Standing on the sidelines of controversy
Unless you’ve been living under a rock (or are just really busy — which sometimes makes you feel you DO live under a rock), you probably know the big topic in the news besides the Olympics is the Chick-fil-A controversy.
Apparently, the CEO of Chick-fil-A came out with anti-gay statements. For those who missed them, let me share those statements now:
“We are very much supportive of the family — the biblical definition of the family unit. We are a family-owned business, a family-led business, and we are married to our first wives. We give God thanks for that.”
By the way, the entire original article is worth reading.
Taking a deep breath here, because I rarely comment on controversy. Why? Because for one thing I hate confrontations. I hate being flamed for things that are just my opinion (which last I checked opinions aren’t right or wrong, they just ARE). But beyond that, I tend to sit on the edge of controversy and go, “Oh I see your side.” and then turn to the other side and go, “Oh I see your side, too.”
But this is one that has SO MANY ANGLES that my head is spinning! Following Twitter yesterday was like trying to read a choose your own adventure book. Everyone had their own opinion, and everyone stood strong on that opinion.
And you know what?
THAT’S WAY FREAKING AWESOME!
It’s nice to see people stand for their beliefs! It’s nice to see people be passionate about their beliefs!
What’s not nice is when someone can’t stand strong without slamming someone with a differing opinion.
Like I said, yesterday’s opinions were far and wide. Everything from, “I refuse to support a company that doesn’t support gay/lesbian marriage.” to, “Intolerance is what is wrong with this country,” to, “I believe like they do so I am going to show that by eating there!’ to, “I just appreciate a company standing for their beliefs.” to, “I don’t agree with a company being told to get out of a city just because they stood by their beliefs.” to, “What’s the big deal, anyway? If you don’t like their beliefs, just eat somewhere else.”
And some had a mixture of several of those opinions.
The only opinions that upset me were the ones that (a) attacked the other side with a vengeance and with deep spite, and the ones that (b) based their opinion strictly on the picture painted by others (i.e. the media or rumors).

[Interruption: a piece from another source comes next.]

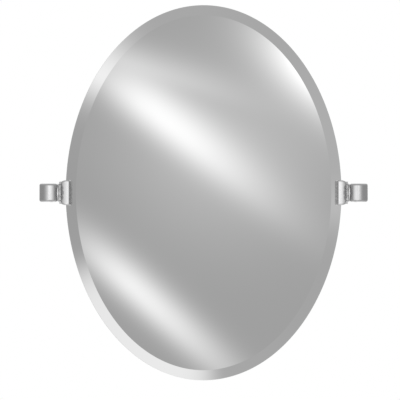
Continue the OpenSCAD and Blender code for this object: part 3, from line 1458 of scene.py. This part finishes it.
@dataclass
class GlassClamp:
    """The jaw that holds the edge of the glass, with its gasket and clamp screws.

    Attributes:
        hub_height: Height of the clamp at its hub.
        hub_depth: Depth of the clamp at its hub.
        hub_round: Radius round the hub's end face.
        shoulder: Length over which it rounds off towards the hub.
        steps: Number of strips in the shoulder.
        corner: Radius of the corners of its section.
        lip_roll: Radius of the rolled lip.
        cut_round: Radius put on the edges that are still square.
        slot_back: Place of the slot's back face.
        slot_end: Where the slot ends, from the middle of the glass.
        screw_z: Height of a clamp screw above or below the tilt axis.
        screw_bore: How far a clamp screw's hole runs from the screw's tip.
        screw_pitch: Pitch of the clamp screws' thread.
        tongue_round: Radius of the corners of the gasket's tongue.
        gasket_round: Radius along the front edges of the gasket.
    """

    hub_height: float = 39.5 * MM
    hub_depth: float = 20 * MM
    hub_round: float = 0.6 * MM
    shoulder: float = 9 * MM
    steps: int = 10
    corner: float = 4 * MM
    lip_roll: float = 2.5 * MM
    cut_round: float = 0.25 * MM
    slot_back: float = -53.8 * MM
    slot_end: float = 244 * MM
    screw_z: float = 12 * MM
    screw_bore: float = 20 * MM
    screw_pitch: float = 0.7 * MM
    tongue_round: float = 2 * MM
    gasket_round: float = 0.4 * MM

    def __post_init__(self) -> None:
        """Reads the places of the clamp and what it holds from the frame."""
        self.clamp_box = Box.of("right_clamp")
        self.gasket_box = Box.of("right_gasket")
        self.film_box = Box.of("safety_backing")
        self.glass_box = Box.of("mirror_glass")
        self.screw_box = Box.of("right_clamp_screws")
        self.stud_box = Box.of("right_pivot_stud")

    def narrowing(self, x: float, jaw: float, hub: float) -> float:
        """How far the clamp has narrowed at x, as a factor of its jaw.

        Args:
            x: Place along the tilt axis.
            jaw: The clamp's size at its jaw.
            hub: Its size at its hub.

        Returns:
            The factor.
        """
        drop = (jaw - hub) / 2
        radius = (self.shoulder**2 + drop**2) / (2 * drop)
        into = max(0.0, x - (self.clamp_box.high.x - self.shoulder))
        return 1 - (radius - math.sqrt(radius**2 - into**2)) / (jaw / 2)

    def jaw(self) -> Workpiece:
        """The clamp: a rounded bar drawn in to its hub, with a rolled lip, then slotted and drilled.

        Returns:
            The clamp.
        """
        lip, hub = self.clamp_box.low.x, self.clamp_box.high.x
        clamp = Workpiece.block("right_glass_clamp", self.clamp_box)
        clamp.pick_edges(lambda a, b: abs(a.x - b.x) > MM)
        clamp.round_edges(self.corner, segments=8)
        start = hub - self.shoulder
        stations = [start + self.shoulder * i / self.steps for i in range(self.steps + 1)]
        for x in stations[:-1]:
            clamp.score(Vector((x, 0, 0)), RIGHT)
        for x in stations[1:]:
            clamp.pick_points(lambda p: abs(p.x - x) < NEAR)
            shrink_y = self.narrowing(x, self.clamp_box.depth, self.hub_depth)
            shrink_z = self.narrowing(x, self.clamp_box.height, self.hub_height)
            clamp.scale((1, shrink_y, shrink_z), TILT.point(x, 0))
        clamp.pick_edges(lambda a, b: max(a.x, b.x) < lip + TINY, sharper=SQUARE)
        clamp.round_edges(self.lip_roll, segments=6)
        clamp.pick_edges(lambda a, b: min(a.x, b.x) > hub - TINY, sharper=20)
        clamp.round_edges(self.hub_round, segments=3)
        clamp.combine(self.slot())
        clamp.soften(self.cut_round)
        clamp.drill(TILT, (self.slot_end - OVERCUT, hub + OVERCUT), self.stud_box.height / 2)
        for z in (-self.screw_z, self.screw_z):
            clamp.drill(self.screw_spindle(z), (0, self.screw_bore), self.screw_box.width / 2)
        return clamp

    def slot(self) -> Workpiece:
        """A cutter for the slot that takes the edge of the glass.

        Returns:
            The cutter.
        """
        low, high = self.clamp_box.low, self.clamp_box.high
        front = Vector((low.x - OVERCUT, self.gasket_box.low.y, low.z - OVERCUT))
        back = Vector((self.slot_end, self.slot_back, high.z + OVERCUT))
        return Workpiece.block("slot_cutter", Box(front, back))

    def screw_spindle(self, z: float) -> Spindle:
        """The axis of a clamp screw, from its tip towards the wall."""
        return Spindle(Vector((self.screw_box.middle.x, self.screw_box.low.y, z)), INTO_WALL, RIGHT)

    def screws(self) -> Workpiece:
        """The two clamp screws of a side.

        Returns:
            The screws, as one workpiece.
        """
        kind = SocketScrew(self.screw_box.width / 2, self.screw_box.depth, self.screw_pitch)
        upper = kind.build("right_jaw_screws", self.screw_spindle(self.screw_z))
        upper.join(kind.build("lower_screw", self.screw_spindle(-self.screw_z)))
        return upper

    def gasket(self) -> Workpiece:
        """The soft channel round the edge of the glass, whose front leg shows past the lip as a dark band.
        That band also stands for the shade beside the lip: painted shade.

        Returns:
            The gasket.
        """
        front, seal = self.gasket_box.low.y, self.gasket_box.high.y
        show, lip, slot = self.gasket_box.low.x, self.clamp_box.low.x, self.gasket_box.high.x
        edge, back = self.glass_box.high.x, self.film_box.high.y
        bevelled = self.glass_box.low.y + MirrorPlate.bevel_drop
        slope = (bevelled - self.glass_box.low.y) / MirrorPlate.bevel_width
        on_bevel = bevelled - slope * (edge - show)
        section = [
            (show, front), (slot, front), (slot, seal), (lip, seal),
            (lip, back), (edge, back), (edge, bevelled), (show, on_bevel),
        ]
        foot = [Vector((x, y, self.gasket_box.low.z)) for x, y in section]
        strip = Workpiece.outline("right_channel_gasket", foot, filled=True)
        strip.pick_faces()
        strip.extrude(Vector((0, 0, self.gasket_box.height)))
        strip.tidy()
        strip.pick_edges(lambda a, b: max(a.x, b.x) < show + TINY and abs(a.y - b.y) > NEAR)
        strip.round_edges(self.tongue_round, segments=6)
        strip.pick_edges(
            lambda a, b: max(a.y, b.y) < front + TINY and min(a.x, b.x) < slot - MM, sharper=30
        )
        strip.round_edges(self.gasket_round, segments=3)
        return strip

    def build(self) -> None:
        """Builds both clamps, with their gaskets and screws."""
        join_both_sides(self.jaw(), "mirror", "clamp", "clamp_chrome")
        join_both_sides(self.gasket(), "mirror", "gasket", "gasket_vinyl")
        join_both_sides(self.screws(), "mirror", "clamp_screws", "black_screw")


# ---------------------------------------------------------------- parts that keep their CAD shape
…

And therein lies where I tend to sit on the edge of controversy. I want to know the facts of the matter — not just what the media tells me I need to know.
For example, I did not see a single news article about the original article that included the quote, “We know that it might not be popular with everyone, but thank the Lord, we live in a country where we can share our values and operate on biblical principles.” Perhaps other people heard that quote, but I never did. Almost every article I heard lead viewers/readers to believe the company was strictly, “If you don’t agree with us, shame on you. We hate you.” When I read the article I read, “Hey, we know people disagree with us. But thank God its a free country to believe and run our business as we want to.”
And you know what? THAT’S the side I want to sit on… the side that says, “One of our rights is to believe as we want to as individuals.”
It takes a lot of courage to state your beliefs, whatever they may be. Especially because we live in a world where its becoming less and less okay to stand by your beliefs. It seems people are inclined to conclude that if someone believes in X, they obviously hate Y, even if they never say anything negative about Y. But sometimes, it is truly as simple as, “This is how I feel. It doesn’t mean I hate you.”
I am in no way affiliated with Chick-fil-A. I can’t speak for them. I have never worked there, etc. But I do know that we live in a country where we are all free to believe what we believe… and I just wish we could all respect our differing beliefs without assuming anyone who thinks differently from you is automatically the enemy.